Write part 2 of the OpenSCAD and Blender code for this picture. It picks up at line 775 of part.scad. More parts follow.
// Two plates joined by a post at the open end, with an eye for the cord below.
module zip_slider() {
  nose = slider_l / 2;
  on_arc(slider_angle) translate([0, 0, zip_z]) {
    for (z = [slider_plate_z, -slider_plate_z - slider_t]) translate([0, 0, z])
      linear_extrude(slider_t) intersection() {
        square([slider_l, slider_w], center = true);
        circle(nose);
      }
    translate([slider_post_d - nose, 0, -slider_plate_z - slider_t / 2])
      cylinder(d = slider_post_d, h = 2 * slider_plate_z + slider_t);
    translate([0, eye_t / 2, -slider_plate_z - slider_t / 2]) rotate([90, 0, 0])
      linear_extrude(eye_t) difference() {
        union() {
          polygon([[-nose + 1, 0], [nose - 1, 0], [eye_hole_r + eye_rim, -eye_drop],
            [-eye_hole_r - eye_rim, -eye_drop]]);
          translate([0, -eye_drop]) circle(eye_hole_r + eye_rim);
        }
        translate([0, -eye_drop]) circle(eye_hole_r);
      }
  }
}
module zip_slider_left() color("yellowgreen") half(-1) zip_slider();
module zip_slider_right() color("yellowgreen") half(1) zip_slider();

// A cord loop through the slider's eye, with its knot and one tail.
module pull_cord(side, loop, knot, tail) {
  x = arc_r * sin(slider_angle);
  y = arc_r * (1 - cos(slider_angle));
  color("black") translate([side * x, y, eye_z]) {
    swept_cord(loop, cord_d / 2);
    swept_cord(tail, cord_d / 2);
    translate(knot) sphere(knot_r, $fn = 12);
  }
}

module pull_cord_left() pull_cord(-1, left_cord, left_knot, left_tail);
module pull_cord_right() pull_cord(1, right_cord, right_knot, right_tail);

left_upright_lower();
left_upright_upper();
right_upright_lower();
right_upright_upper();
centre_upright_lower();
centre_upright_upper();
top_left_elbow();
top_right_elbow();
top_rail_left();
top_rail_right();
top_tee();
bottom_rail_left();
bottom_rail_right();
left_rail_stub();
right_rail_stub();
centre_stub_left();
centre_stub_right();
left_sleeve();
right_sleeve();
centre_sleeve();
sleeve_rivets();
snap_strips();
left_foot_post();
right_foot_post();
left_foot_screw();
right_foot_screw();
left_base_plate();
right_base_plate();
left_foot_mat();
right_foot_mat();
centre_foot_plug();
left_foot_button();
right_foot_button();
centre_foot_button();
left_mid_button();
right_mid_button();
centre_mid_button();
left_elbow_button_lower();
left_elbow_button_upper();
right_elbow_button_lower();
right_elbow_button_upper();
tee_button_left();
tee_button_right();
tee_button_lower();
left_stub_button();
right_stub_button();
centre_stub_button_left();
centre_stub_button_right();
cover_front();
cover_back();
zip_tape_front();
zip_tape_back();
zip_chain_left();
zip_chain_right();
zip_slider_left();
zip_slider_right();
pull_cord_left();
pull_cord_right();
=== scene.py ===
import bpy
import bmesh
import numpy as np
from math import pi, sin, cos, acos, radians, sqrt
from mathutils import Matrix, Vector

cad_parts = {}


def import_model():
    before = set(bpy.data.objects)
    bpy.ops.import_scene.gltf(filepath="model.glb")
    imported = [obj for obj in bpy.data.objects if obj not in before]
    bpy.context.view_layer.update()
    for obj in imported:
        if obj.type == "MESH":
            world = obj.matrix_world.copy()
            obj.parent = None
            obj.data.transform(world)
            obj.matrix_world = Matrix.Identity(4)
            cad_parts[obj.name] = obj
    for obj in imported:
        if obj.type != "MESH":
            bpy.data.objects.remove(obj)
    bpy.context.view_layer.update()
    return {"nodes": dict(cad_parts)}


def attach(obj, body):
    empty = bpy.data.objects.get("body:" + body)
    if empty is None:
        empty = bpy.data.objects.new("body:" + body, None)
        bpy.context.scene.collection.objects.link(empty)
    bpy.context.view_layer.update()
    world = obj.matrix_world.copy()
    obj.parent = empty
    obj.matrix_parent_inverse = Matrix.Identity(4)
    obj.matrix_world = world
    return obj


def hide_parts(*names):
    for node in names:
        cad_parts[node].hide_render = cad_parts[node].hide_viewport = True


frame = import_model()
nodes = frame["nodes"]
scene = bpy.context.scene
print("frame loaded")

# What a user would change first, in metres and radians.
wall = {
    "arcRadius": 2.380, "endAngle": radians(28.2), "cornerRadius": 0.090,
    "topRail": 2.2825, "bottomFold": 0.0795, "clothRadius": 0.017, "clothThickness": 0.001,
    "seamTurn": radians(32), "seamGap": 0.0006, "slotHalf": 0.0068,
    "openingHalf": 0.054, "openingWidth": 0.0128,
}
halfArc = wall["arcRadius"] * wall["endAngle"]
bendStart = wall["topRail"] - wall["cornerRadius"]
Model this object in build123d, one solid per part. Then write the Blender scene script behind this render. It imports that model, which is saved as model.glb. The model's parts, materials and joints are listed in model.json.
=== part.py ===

________________________

*Aim of the exercise:*
Print exactly the lines above from the one with "obj.data.transform(world)" to the one with "cad_parts[node].hide_render = cad_parts[node].hide_viewport", including both.

*Correct response:*
            obj.data.transform(world)
            obj.matrix_world = Matrix.Identity(4)
            cad_parts[obj.name] = obj
    for obj in imported:
        if obj.type != "MESH":
            bpy.data.objects.remove(obj)
    bpy.context.view_layer.update()
    return {"nodes": dict(cad_parts)}


def attach(obj, body):
    empty = bpy.data.objects.get("body:" + body)
    if empty is None:
        empty = bpy.data.objects.new("body:" + body, None)
        bpy.context.scene.collection.objects.link(empty)
    bpy.context.view_layer.update()
    world = obj.matrix_world.copy()
    obj.parent = empty
    obj.matrix_parent_inverse = Matrix.Identity(4)
    obj.matrix_world = world
    return obj


def hide_parts(*names):
    for node in names:
        cad_parts[node].hide_render = cad_parts[node].hide_viewport = True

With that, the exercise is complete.